Scalia told students and faculty of the University of Hawaii “…you are kidding yourself if you think the same thing will not happen again…That’s what was going on – the panic about the war and the invasion of the Pacific and whatnot. That’s what happens. It was wrong, but I would not be surprised to see it happen again, in time of war. It’s no justification, but it is the reality,” according to the Associated Press.
Back in 1942, ethic Japanese (Nikkei) were forced out of the West Coast. This action was planned by John McCloy, Assistant Secretary of War under Secretary of War Henry Stimson. McCloy managed it with E.O. 9066, signed by President Franklin Roosevelt. It ultimately incarcerated 120,000 Nikkei into U.S. Concentration Camps. U.S. Attorney General Francis Biddle opposed it saying it was infringing on the Nikkei’s civil rights. McCloy replied, “…the Constitution is just a scrap of paper to me.” He was correct, laws can be ignored by powerful influence. Unless those in power enforce the Constitution, its provisions are just “paper protection,” as James Madison said in pressing for the Bill of Rights in 1789. Biddle, then conceded, approving the order to his later regret. In a 1944 suit, the Supreme Court recognized the right of the Army to order the exclusion of Nikkei from military areas. The only exception was Justice Hugo Black, who dissented, saying that the principle of racial discrimination in an emergency is a “loaded weapon ready for the hand of any authority that can bring forward a plausible claim of an urgent need.”
This November, Paris suffered horrific terrorist attacks that killed 130 people and injured 368. Islamic State of Iraq and the Levant (ISIL) claimed responsibility for the attacks. French President François Hollande said the attack was “an act of war,” planned in Syria. Europeans re-evaluated their policy toward refugees fleeing terrorism. Anti-Islamic feelings prevailed. Borders were tightened or closed.

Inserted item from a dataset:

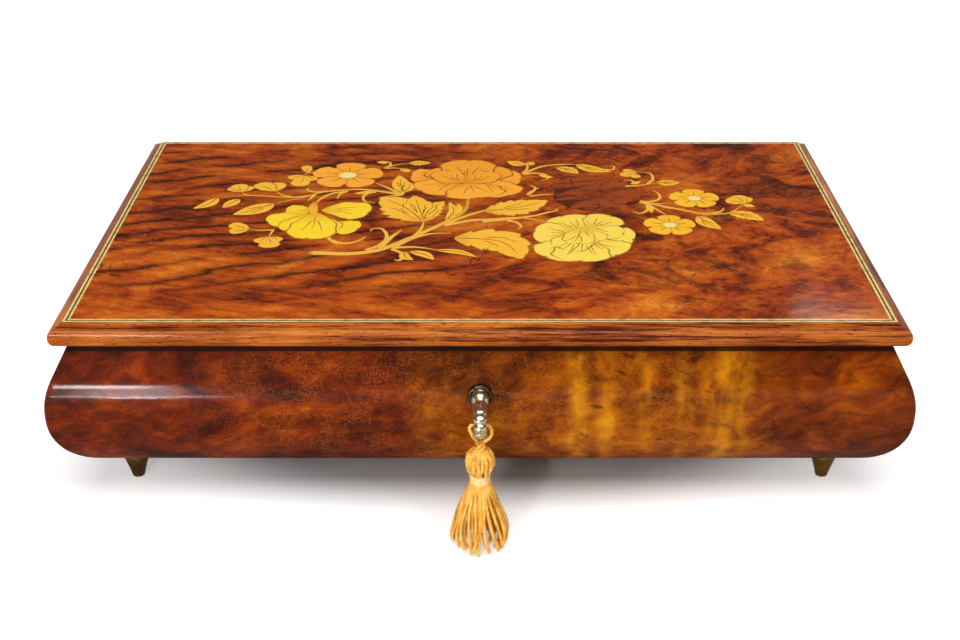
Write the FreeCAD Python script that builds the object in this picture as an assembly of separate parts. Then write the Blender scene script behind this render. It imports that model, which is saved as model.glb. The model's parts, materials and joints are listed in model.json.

The U.S. reacted to the Paris attack. Republican Presidential candidates proposed closing U.S. mosques, and Donald Trump, not to be outdone, said he would monitor all Muslims. Roanoke Virginia Mayor David Bowers (D) stated on Nov. 18, “…I am convinced that is…imprudent to assist…Syrian refugees to…Virginia…I’m reminded that President Franklin D. Roosevelt felt compelled to sequester Japanese…after the bombing of Pearl Harbor, and it appears that the threat of harm to America from Isis now is just as real and serious as that from our enemies then.” (He later apologized for his misleading remarks.) Similar statements were made by Tennessee State Representative Glen Casada (R), and Rhode Island State Senator Elaine Morgan (R). And, 30 Republican and one Democratic governors declared their state borders closed to refugees. (States have no say in this matter.) The U.S. House of Representatives passed a bill to stop any more Syrian and Iraqi refugees fleeing violence from resettling in the U.S. (Without U.S. Senate concurrence, and Presidential signing, it will not pass.) After the signing of the Civil Liberties Act of 1988 by President Ronald Reagan, the U.S. government formally apologized and approved reparations to all surviving Nikkei unlawfully incarcerated during World War II. In 1990, President George H.W. Bush began awarding the redress payments.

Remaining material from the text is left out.